I have been having a lot of problems with the private pain clinic I work with.
These have been going on since I joined them, but have come to a head recently. Part of this has been to do with one of the "Customer Service Representatives" who worked mostly for me, quitting. I am assured that her departure was purely personal and not related to work but I suspect the fact that it was clear that increasing she was doing everybody else's work as well as her own had something to do with it.
Problems have included frequent no-shows, huge gaps in my schedule with no effort to fill them, coming work to find out that they have forgotten to book patients, finding out that they have booked patients when you clearly told them months ago you weren't going to be there, not cleaning the rooms in between patients and the most recent egregious folly where a patient I had been lead to believe had no showed had been sitting out in the waiting room for over 2 hours, necessitating a return to the clinic over lunch to apologize profusely to him, and try to assess him in the remaining 45 minutes before my next scheduled patient. Wbat was more amazing was the first thing I was asked was whether I just wanted to reschedule the "client"?
There are a number of reasons why the front desk at our little clinic are so bad including the fact that our clinic pays them less than any other doctors office pays and substantially less than an equivalent unionized position in the hospital. (Keep in mind when I say unionized, that our province is not the Socialist Worker's Paradise.) The main reason I have come to a conclusion is that:
1. Instead of being called receptionists they are called "Customer Service Representatives".
2. Instead of patients our clinic has customers or clients. Increasingly we talk about customers.
The first I can deal with simply. A receptionist is someone who receives. This implies the establishment of a relationship with some responsibility on the behalf of the receptionist. Customer Service Representative brings to mind what you get nowadays when you deal with the phone company. Yeah not a pretty picture is it?
Client/customer vs. patient is an interesting lesson in semantics. To break it down, a client is someone who seeks a service from a provider. Providers of course want to provide the easiest and less expensive service for the greatest price. This is human nature and capitalism. Partially (very partially) is the right of the customer to take his services elsewhere. Even this is limited. 25 years ago, you dealt with a single phone company, single cable company etc. Even with the somewhat artificial competition in those areas, there are still de facto monopolies with very little competition.

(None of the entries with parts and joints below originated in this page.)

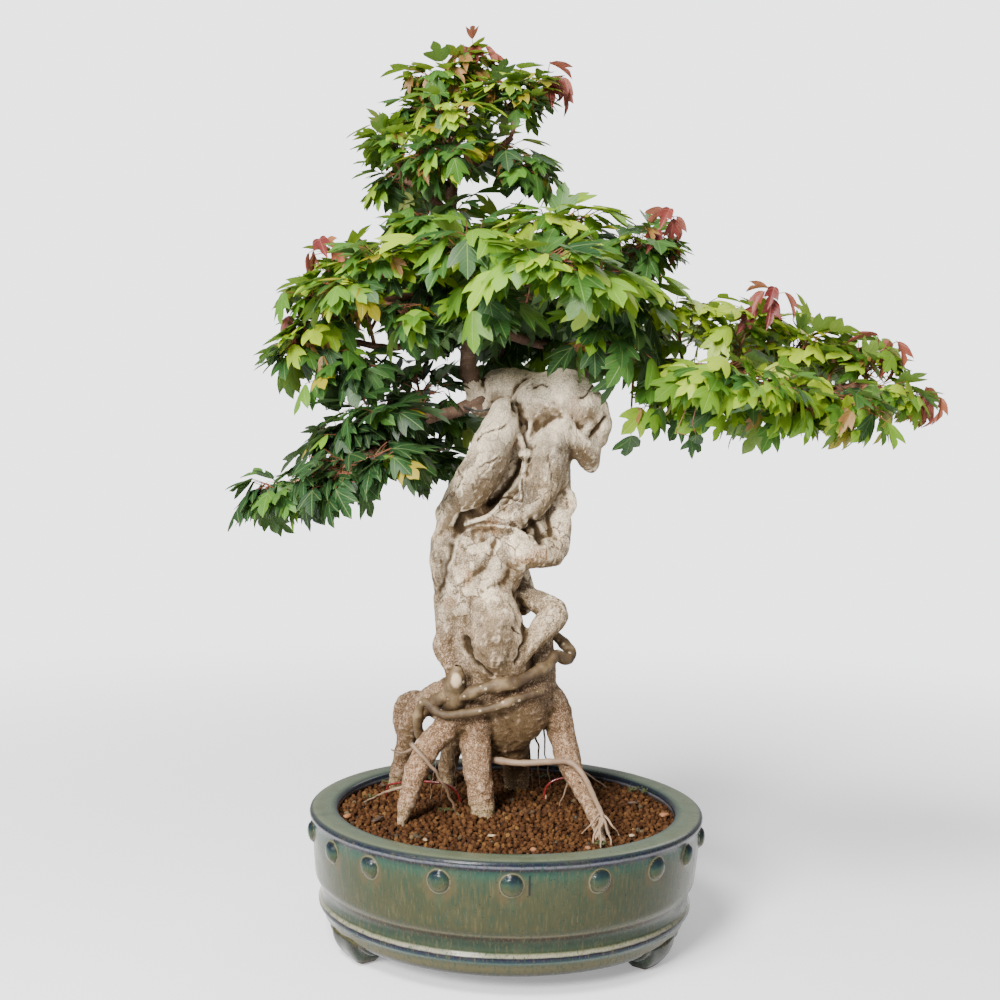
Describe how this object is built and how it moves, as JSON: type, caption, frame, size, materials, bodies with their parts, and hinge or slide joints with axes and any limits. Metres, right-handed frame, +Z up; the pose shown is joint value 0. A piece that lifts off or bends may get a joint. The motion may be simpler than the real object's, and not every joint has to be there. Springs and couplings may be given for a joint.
{
  "type": "trident maple bonsai",
  "caption": "Small trained maple tree with a gnarled trunk, exposed roots and leafy sprays, standing in a round glazed drum pot with a studded rim and low feet.",
  "frame": {"origin": "middle of the whole tree's and pot's footprint, on the surface that the feet stand on", "axes": "+Z up, the front towards -Y, the long right branch towards +X"},
  "size_m": [0.558, 0.3358, 0.7084],
  "materials": {
    "glaze": "glossy olive green reduction glaze with teal streaks and iron specks",
    "soil": "matte reddish brown baked clay grains",
    "bark": "matte beige bark, flaking in thin plates",
    "leaf": "satin green leaf",
    "young_leaf": "satin reddish bronze young leaf",
    "tie_wire": "red enamelled wire",
    "screen": "black plastic mesh"
  },
  "bodies": {
    "root": {"drain_screen": "screen", "pot": "glaze", "red_shoot_apex": "young_leaf", "red_shoot_crown": "young_leaf", "red_shoot_left_tip": "young_leaf", "red_shoot_left_top": "young_leaf", "red_shoot_middle": "young_leaf", "red_shoot_right_end": "young_leaf", "red_shoot_right_middle": "young_leaf", "red_shoot_right_outer": "young_leaf", "soil": "soil", "spray_back": "leaf", "spray_back_left": "leaf", "spray_back_right": "leaf", "spray_back_top": "leaf", "spray_crown_back": "leaf", "spray_crown_front": "leaf", "spray_crown_left": "leaf", "spray_crown_low_right": "leaf", "spray_crown_rear_left": "leaf", "spray_crown_right": "leaf", "spray_crown_top": "leaf", "spray_front": "leaf", "spray_front_left": "leaf", "spray_left_droop": "leaf", "spray_left_front": "leaf", "spray_left_tip": "leaf", "spray_left_top": "leaf", "spray_low_left_back": "leaf", "spray_low_left_droop": "leaf", "spray_low_left_front": "leaf", "spray_low_left_inner": "leaf", "spray_low_left_middle": "leaf", "spray_low_left_tip": "leaf", "spray_middle_right": "leaf", "spray_middle_top": "leaf", "spray_neck_front": "leaf", "spray_right_back": "leaf", "spray_right_far": "leaf", "spray_right_front": "leaf", "spray_right_inner": "leaf", "spray_right_middle": "leaf", "spray_right_outer": "leaf", "spray_right_tip": "leaf", "spray_right_top": "leaf", "spray_right_upper": "leaf", "tie_wire_left": "tie_wire", "tie_wire_right": "tie_wire", "trunk": "bark"}
  },
  "joints": []
}
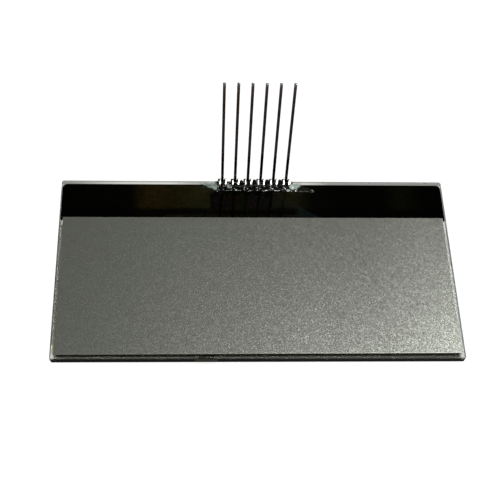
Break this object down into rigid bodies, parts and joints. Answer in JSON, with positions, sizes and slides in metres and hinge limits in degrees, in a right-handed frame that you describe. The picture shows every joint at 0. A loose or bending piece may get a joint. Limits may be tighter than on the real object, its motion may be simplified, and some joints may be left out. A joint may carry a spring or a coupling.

A patient on the other hand is someone who seeks help from a provider. This is usually a service that the patient believes will have a positive aspect on his health. While the provider naturally like the provider in the provider-client picture wants to provide as little service for as much money, there is an ethical framework applied here. For example if we believe a service is not in a patient's best interest, we don't offer it often to the displeasure of the patient. Imagine on the other hand, the cable company telling somebody he doesn't really need HD. Further while we would all like to get paid as much as possible for as little work as possible, in the doctor patient relationship, we actually try to help the patient regardless of ability to pay and given the choice of therapies, we actually chose what we think is best for the patient not what will pay us the most money.
When I started in Medicine, there was a move afoot to change patients to clients. This fortunately never took root in the medical community although it did to an extent in the paramedical community. Client is an interesting word because while it implies a slightly more equal interraction than does patient, it still implies some degree of responsibility and professionalism by the provider.
Consequently what used to be called patients or clients are now referred to as customers or consumers. The semantics of this are clear. While as with patients and clients, a business relationship is established, customers lose most of the rights that patients or clients have. Sort of like the cable company example above. This is why the people involved in the planning and delivery of health care services increasingly talk about customers and consumers rather than patient or clients.
Now I know I am being naive and the ideal doctor patient relationship doesn't always happen in medicine, but it is still the ideal. We do these things partially out of a sense of ethics drummed into us by role models during our training but also due to outside pressures like licensing bodies, hospital QA committees and of course our friends the personal injury lawyers. This is opposed to the provider customer relationship which is reduced to a business transaction.
But you can see that when we go from receptionists dealing with patients to "Customer Service Reps" dealing with customers and you can see that it is inevitable that this old school physician is going to get a little pissed off.